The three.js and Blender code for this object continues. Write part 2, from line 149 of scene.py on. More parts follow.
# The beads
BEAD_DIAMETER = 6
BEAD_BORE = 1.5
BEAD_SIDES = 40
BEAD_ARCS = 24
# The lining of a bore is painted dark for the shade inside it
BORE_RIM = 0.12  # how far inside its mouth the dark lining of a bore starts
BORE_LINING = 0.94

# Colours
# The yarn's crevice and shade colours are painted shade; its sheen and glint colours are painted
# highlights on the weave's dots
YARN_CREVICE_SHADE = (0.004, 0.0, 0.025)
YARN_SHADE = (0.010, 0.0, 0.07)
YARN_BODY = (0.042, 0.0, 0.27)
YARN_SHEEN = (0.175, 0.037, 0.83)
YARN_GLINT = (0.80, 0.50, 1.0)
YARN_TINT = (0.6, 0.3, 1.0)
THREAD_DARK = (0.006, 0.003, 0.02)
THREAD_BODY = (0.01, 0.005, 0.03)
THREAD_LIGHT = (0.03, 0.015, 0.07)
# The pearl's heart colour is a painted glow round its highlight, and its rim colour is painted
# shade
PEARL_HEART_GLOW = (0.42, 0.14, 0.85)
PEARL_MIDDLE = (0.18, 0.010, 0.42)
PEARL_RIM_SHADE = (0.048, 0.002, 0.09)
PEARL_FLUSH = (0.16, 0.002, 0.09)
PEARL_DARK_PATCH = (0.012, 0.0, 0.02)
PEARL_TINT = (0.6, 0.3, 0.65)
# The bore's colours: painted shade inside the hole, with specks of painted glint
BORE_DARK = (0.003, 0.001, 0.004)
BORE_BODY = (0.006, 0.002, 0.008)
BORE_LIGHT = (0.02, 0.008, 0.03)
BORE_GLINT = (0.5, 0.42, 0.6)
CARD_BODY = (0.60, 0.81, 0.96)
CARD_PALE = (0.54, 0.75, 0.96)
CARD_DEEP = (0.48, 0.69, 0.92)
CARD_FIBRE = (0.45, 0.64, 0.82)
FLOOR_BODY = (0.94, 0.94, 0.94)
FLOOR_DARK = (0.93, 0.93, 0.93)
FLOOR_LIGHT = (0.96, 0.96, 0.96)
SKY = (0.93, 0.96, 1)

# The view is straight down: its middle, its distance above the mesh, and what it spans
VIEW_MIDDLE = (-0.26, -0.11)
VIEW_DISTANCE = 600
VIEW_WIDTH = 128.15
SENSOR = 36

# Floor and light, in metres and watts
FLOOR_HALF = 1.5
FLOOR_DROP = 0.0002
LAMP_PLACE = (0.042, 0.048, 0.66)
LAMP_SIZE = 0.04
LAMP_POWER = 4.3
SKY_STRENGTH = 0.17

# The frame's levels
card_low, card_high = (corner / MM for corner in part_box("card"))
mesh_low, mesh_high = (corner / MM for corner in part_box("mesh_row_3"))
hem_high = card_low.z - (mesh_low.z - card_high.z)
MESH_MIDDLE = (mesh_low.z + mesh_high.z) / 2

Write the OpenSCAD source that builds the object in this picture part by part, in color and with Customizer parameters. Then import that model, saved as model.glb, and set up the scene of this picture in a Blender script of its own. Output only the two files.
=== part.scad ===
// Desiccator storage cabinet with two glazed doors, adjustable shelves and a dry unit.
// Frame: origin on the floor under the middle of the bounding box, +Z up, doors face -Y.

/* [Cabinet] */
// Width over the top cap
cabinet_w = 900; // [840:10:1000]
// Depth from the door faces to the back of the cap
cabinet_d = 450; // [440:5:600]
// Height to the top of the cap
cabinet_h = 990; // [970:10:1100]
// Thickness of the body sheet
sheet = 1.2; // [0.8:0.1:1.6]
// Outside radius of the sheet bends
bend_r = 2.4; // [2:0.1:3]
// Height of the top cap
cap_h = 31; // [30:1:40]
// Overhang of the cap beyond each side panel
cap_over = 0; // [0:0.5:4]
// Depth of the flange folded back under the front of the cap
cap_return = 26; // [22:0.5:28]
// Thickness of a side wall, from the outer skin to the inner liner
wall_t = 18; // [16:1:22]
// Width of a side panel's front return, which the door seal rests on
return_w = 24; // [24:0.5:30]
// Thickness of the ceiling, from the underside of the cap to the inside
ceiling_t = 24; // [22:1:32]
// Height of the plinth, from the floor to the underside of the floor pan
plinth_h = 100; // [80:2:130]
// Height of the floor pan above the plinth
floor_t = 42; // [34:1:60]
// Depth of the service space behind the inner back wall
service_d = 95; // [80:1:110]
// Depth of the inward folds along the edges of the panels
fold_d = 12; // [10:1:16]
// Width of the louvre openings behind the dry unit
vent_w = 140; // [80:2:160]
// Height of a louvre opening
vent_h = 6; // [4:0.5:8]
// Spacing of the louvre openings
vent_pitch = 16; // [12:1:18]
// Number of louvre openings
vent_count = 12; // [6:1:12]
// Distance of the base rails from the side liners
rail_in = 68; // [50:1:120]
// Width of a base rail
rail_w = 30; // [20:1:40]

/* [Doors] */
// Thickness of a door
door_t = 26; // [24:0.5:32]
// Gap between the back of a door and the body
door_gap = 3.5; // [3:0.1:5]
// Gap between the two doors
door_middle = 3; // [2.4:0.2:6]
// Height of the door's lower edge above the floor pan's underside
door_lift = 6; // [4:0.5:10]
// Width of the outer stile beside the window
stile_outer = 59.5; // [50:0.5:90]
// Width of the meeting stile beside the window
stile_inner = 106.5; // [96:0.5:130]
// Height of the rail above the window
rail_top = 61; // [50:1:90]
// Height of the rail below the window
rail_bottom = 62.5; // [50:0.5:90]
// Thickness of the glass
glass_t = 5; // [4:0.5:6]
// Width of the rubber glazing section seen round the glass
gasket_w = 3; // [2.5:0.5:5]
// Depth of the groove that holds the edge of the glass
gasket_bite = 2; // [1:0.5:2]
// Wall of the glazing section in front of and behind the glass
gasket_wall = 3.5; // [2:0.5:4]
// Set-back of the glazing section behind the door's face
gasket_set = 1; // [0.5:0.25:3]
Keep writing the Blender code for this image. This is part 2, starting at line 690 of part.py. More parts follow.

..............................

Set task :: Extract each line from the listing above, please, and repeat it exactly.

The completed task ::
The three.js and Blender code for this object continues. Write part 2, from line 149 of scene.py on. More parts follow.
# The beads
BEAD_DIAMETER = 6
BEAD_BORE = 1.5
BEAD_SIDES = 40
BEAD_ARCS = 24
# The lining of a bore is painted dark for the shade inside it
BORE_RIM = 0.12  # how far inside its mouth the dark lining of a bore starts
BORE_LINING = 0.94

# Colours
# The yarn's crevice and shade colours are painted shade; its sheen and glint colours are painted
# highlights on the weave's dots
YARN_CREVICE_SHADE = (0.004, 0.0, 0.025)
YARN_SHADE = (0.010, 0.0, 0.07)
YARN_BODY = (0.042, 0.0, 0.27)
YARN_SHEEN = (0.175, 0.037, 0.83)
YARN_GLINT = (0.80, 0.50, 1.0)
YARN_TINT = (0.6, 0.3, 1.0)
THREAD_DARK = (0.006, 0.003, 0.02)
THREAD_BODY = (0.01, 0.005, 0.03)
THREAD_LIGHT = (0.03, 0.015, 0.07)
# The pearl's heart colour is a painted glow round its highlight, and its rim colour is painted
# shade
PEARL_HEART_GLOW = (0.42, 0.14, 0.85)
PEARL_MIDDLE = (0.18, 0.010, 0.42)
PEARL_RIM_SHADE = (0.048, 0.002, 0.09)
PEARL_FLUSH = (0.16, 0.002, 0.09)
PEARL_DARK_PATCH = (0.012, 0.0, 0.02)
PEARL_TINT = (0.6, 0.3, 0.65)
# The bore's colours: painted shade inside the hole, with specks of painted glint
BORE_DARK = (0.003, 0.001, 0.004)
BORE_BODY = (0.006, 0.002, 0.008)
BORE_LIGHT = (0.02, 0.008, 0.03)
BORE_GLINT = (0.5, 0.42, 0.6)
CARD_BODY = (0.60, 0.81, 0.96)
CARD_PALE = (0.54, 0.75, 0.96)
CARD_DEEP = (0.48, 0.69, 0.92)
CARD_FIBRE = (0.45, 0.64, 0.82)
FLOOR_BODY = (0.94, 0.94, 0.94)
FLOOR_DARK = (0.93, 0.93, 0.93)
FLOOR_LIGHT = (0.96, 0.96, 0.96)
SKY = (0.93, 0.96, 1)

# The view is straight down: its middle, its distance above the mesh, and what it spans
VIEW_MIDDLE = (-0.26, -0.11)
VIEW_DISTANCE = 600
VIEW_WIDTH = 128.15
SENSOR = 36

# Floor and light, in metres and watts
FLOOR_HALF = 1.5
FLOOR_DROP = 0.0002
LAMP_PLACE = (0.042, 0.048, 0.66)
LAMP_SIZE = 0.04
LAMP_POWER = 4.3
SKY_STRENGTH = 0.17

# The frame's levels
card_low, card_high = (corner / MM for corner in part_box("card"))
mesh_low, mesh_high = (corner / MM for corner in part_box("mesh_row_3"))
hem_high = card_low.z - (mesh_low.z - card_high.z)
MESH_MIDDLE = (mesh_low.z + mesh_high.z) / 2

Write the OpenSCAD source that builds the object in this picture part by part, in color and with Customizer parameters. Then import that model, saved as model.glb, and set up the scene of this picture in a Blender script of its own. Output only the two files.
=== part.scad ===
// Desiccator storage cabinet with two glazed doors, adjustable shelves and a dry unit.
// Frame: origin on the floor under the middle of the bounding box, +Z up, doors face -Y.

/* [Cabinet] */
// Width over the top cap
cabinet_w = 900; // [840:10:1000]
// Depth from the door faces to the back of the cap
cabinet_d = 450; // [440:5:600]
// Height to the top of the cap
cabinet_h = 990; // [970:10:1100]
// Thickness of the body sheet
sheet = 1.2; // [0.8:0.1:1.6]
// Outside radius of the sheet bends
bend_r = 2.4; // [2:0.1:3]
// Height of the top cap
cap_h = 31; // [30:1:40]
// Overhang of the cap beyond each side panel
cap_over = 0; // [0:0.5:4]
// Depth of the flange folded back under the front of the cap
cap_return = 26; // [22:0.5:28]
// Thickness of a side wall, from the outer skin to the inner liner
wall_t = 18; // [16:1:22]
// Width of a side panel's front return, which the door seal rests on
return_w = 24; // [24:0.5:30]
// Thickness of the ceiling, from the underside of the cap to the inside
ceiling_t = 24; // [22:1:32]
// Height of the plinth, from the floor to the underside of the floor pan
plinth_h = 100; // [80:2:130]
// Height of the floor pan above the plinth
floor_t = 42; // [34:1:60]
// Depth of the service space behind the inner back wall
service_d = 95; // [80:1:110]
// Depth of the inward folds along the edges of the panels
fold_d = 12; // [10:1:16]
// Width of the louvre openings behind the dry unit
vent_w = 140; // [80:2:160]
// Height of a louvre opening
vent_h = 6; // [4:0.5:8]
// Spacing of the louvre openings
vent_pitch = 16; // [12:1:18]
// Number of louvre openings
vent_count = 12; // [6:1:12]
// Distance of the base rails from the side liners
rail_in = 68; // [50:1:120]
// Width of a base rail
rail_w = 30; // [20:1:40]

/* [Doors] */
// Thickness of a door
door_t = 26; // [24:0.5:32]
// Gap between the back of a door and the body
door_gap = 3.5; // [3:0.1:5]
// Gap between the two doors
door_middle = 3; // [2.4:0.2:6]
// Height of the door's lower edge above the floor pan's underside
door_lift = 6; // [4:0.5:10]
// Width of the outer stile beside the window
stile_outer = 59.5; // [50:0.5:90]
// Width of the meeting stile beside the window
stile_inner = 106.5; // [96:0.5:130]
// Height of the rail above the window
rail_top = 61; // [50:1:90]
// Height of the rail below the window
rail_bottom = 62.5; // [50:0.5:90]
// Thickness of the glass
glass_t = 5; // [4:0.5:6]
// Width of the rubber glazing section seen round the glass
gasket_w = 3; // [2.5:0.5:5]
// Depth of the groove that holds the edge of the glass
gasket_bite = 2; // [1:0.5:2]
// Wall of the glazing section in front of and behind the glass
gasket_wall = 3.5; // [2:0.5:4]
// Set-back of the glazing section behind the door's face
gasket_set = 1; // [0.5:0.25:3]
Keep writing the Blender code for this image. This is part 2, starting at line 690 of part.py. More parts follow.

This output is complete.